BPI sued for false advertising under the Lanham Act, violation of Florida’s Deceptive and Unfair Trade Practices Act (FDUTPA), and tortious interference.  In a demonstration of the value of Lanham Act claims in overcoming traditional barriers, the court grants LabDoor’s motion to dismiss the FDUTPA and tortious interference, with leave to amend.
 
Claims of tortious interference with BPI’s relations with its “targeted consumer base” were speculative and insufficient.  Existing customers would be readily identifiable, but any reference to them in the complaint was vague and really about “hypothetical consumers generally.”
 
FDUTPA: Florida amended its law in 2001, changing references to “consumer[s]” to “persons” who suffered losses as a result of a violation of the law.  Federal courts are split on whether non-consumers can now sue; the court agreed with the majority (and one state court that considered the issue).  Given the statutory requirement that FDUTPA be construed liberally, the shift in language allowed non-consumer plaintiffs.  BPI also sufficiently alleged causation, since the Eleventh Circuit has held that FDUTPA doesn’t require proof of actual reliance but only likely consumer deception.
 
However, BPI failed to plead actual damages sufficiently.  Generally, actual damages are the difference in market value between what was promised and what was delivered.  Of course that doesn’t make sense here.  BPI alleged diverted sales and lost goodwill, which the court deemed to be consequential damages, which don’t count as actual damages.  That … really doesn’t make much sense.  If you’re going to expand FDUTPA to cover competitors, then actual damage to them must by definition be measured differently than the damage suffered by a deceived consumer.  Otherwise, there’s no point.  They’re both harmed by false advertising, but their harms are different, as Lexmark made clear in the Lanham Act context.  “Consequential” is a way of expressing a limit on tracing harm, so that if I was defrauded when I bought a car, the lost profits from my inability to make work appointments in my unreliable car would not ordinarily be recoverable damages.
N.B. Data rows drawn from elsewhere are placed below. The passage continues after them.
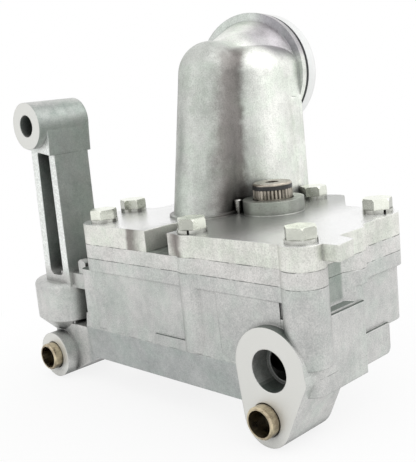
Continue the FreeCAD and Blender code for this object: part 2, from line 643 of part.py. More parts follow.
def make_cover():
    """Top cover with the shaft boss and the cast suction elbow."""
    below = Z_PLATE_TOP - LAP
    above = Z_COVER_TOP + LAP
    sheet = prism(stack_outline(0.0), Z_PLATE_TOP, Z_COVER_TOP)
    lug = prism(COVER_LUG, Z_COVER_TOP - COVER_LUG_HEIGHT, Z_COVER_TOP)
    boss = rod(DRIVE_AXIS, SHAFT_BOSS_RADIUS, Z_COVER_TOP - LAP, Z_SHAFT_BOSS_TOP)
    lip = rod(ELBOW_FOOT, NOSE_FOOT_RADIUS + NOSE_LIP, Z_COVER_TOP - LAP, Z_COVER_TOP + LIP_HEIGHT)
    base = fuse([sheet, lug, boss, lip] + columns(Z_PLATE_TOP, Z_COVER_TOP))
    cover = fuse([base, to_pump(make_elbow())])
    cuts = bolt_holes(below, above, BOLT_HOLE_RADIUS) + pin_holes(below, PIN_TOP_Z + PIN_END_GAP)
    cuts.append(prism(COVER_POCKET, below, above))
    bush_top = Z_SHAFT_BOSS_TOP - SHAFT_BOSS_LIP
    cuts.append(rod(DRIVE_AXIS, DRIVE_SHAFT_RADIUS + BUSH_WALL + SEAT_GAP, below, bush_top))
    cuts.append(rod(DRIVE_AXIS, DRIVE_SHAFT_RADIUS + SHAFT_CLEARANCE, Z_PLATE_TOP, Z_SHAFT_BOSS_TOP + LAP))
    cuts.append(to_pump(make_elbow_passage()))
    # Suction channel in the underside, round the shaft boss to the gears
    for a, b in zip(CHANNEL_RUN, CHANNEL_RUN[1:]):
        cuts.append(belt(a, CHANNEL_HALF, b, CHANNEL_HALF - 0.1, below, Z_COVER_TOP - CHANNEL_ROOF))
    cuts.append(rod(POST_AXIS, POST_RADIUS + SEAT_GAP, Z_COVER_TOP - POST_SEAT, Z_COVER_TOP + VALLEY_RADIUS))
    return cover.cut(fuse(cuts))


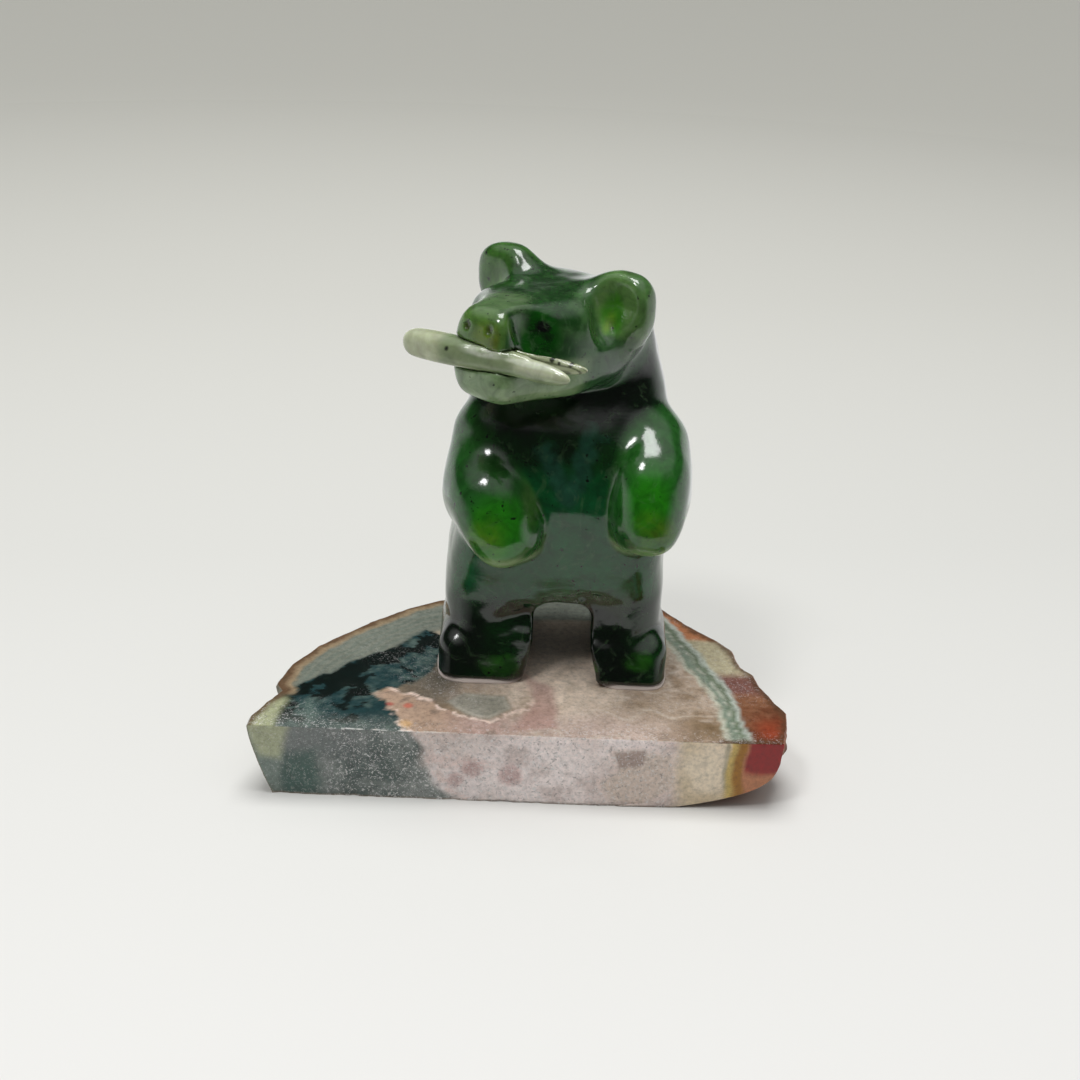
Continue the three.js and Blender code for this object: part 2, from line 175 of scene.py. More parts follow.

By contrast, the honest dealer’s direct damage is the sale she would have made to me but for the fraud. That lost sale should not be excluded as “consequential” even if my own lost sales should be. But, because BPI didn’t plead that LabDoor’s conduct “affected the market value of BPI’s product,” (which would, given the causal mechanism, still be “consequential” by the court’s reasoning) the court dismissed the FDUTPA claim.